Chelsea Wolfe - "Be All Things"

In her music, Chelsea Wolfe comes on like a force of nature, delicate and tectonic at various turns. As such, her "Be All Things" video may be the perfect visual accompaniment, a gripping, gorgeous evocation of nature's beauty and power. Filmed between Iceland and Northern California, the clip features particularly stunning clips shot inside a marble cavern that Wolfe visited as a child and sang inside as an adult, in her words, "sending my voice out as heavy as I could against the powerful dampness and sparkles of the ancient cave walls."

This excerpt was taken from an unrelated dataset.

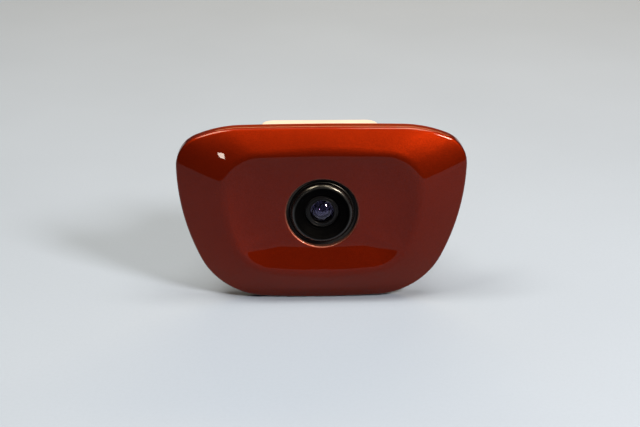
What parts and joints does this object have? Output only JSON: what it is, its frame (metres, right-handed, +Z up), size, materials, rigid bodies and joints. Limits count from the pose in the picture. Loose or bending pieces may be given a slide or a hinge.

Belzebubs - "Cathedrals of Mourning"

JP Ahonen's comic strip Belzebubs is, according to its creator, "a trve kvlt documentary revolving around two main themes: the daily lives of your average occult family — Sløth, Lucyfer, Lilith and Leviathan — and the sluggish evolution of Sløth's black-metal band, featuring Obesyx and Hubbath." The latter came to life in 2019 via the frostbitten LP Pantheon of the Nightside Gods, and the music video for album standout "Cathedrals of Mourning" brought the mythology further to life. The animated clip portrays the quartet (rounded out by drummer Samaël) tremolo-riffing and blast beating on a snow-covered mountainside where they accidentally trigger a hellish avalanche, wreaking black-metal destruction upon a ski resort below them. Hilarious, badass and kvlt as fvck.

Rammstein - "Deutschland"

Rammstein have ever been ones to shy from controversy, and with the mega-budget music video for "Deutschland," their first single in eight years, the industrial-metal firestarters aimed to push buttons and then some. Even before its premiere, the video received criticism from government officials and Jewish leaders in Germany, who called the 30-second teaser that proceeded the full clip "irresponsible" and "tasteless" due to its depiction of band members wearing concentration camp prisoner uniforms, about to be hung at the gallows. When the final video dropped, it was a revelation: a mind-blowing nine-and-half-minute trip through German history, in all its epic glory and extreme ugliness, visually expressing the struggle in the song's lyrics as the band attempted to reconcile themselves with their homeland's conflicted legacy. Bold, thrilling and thought-provoking, the "Deutschland" video is a true, confrontational piece of art and 2019's finest music video.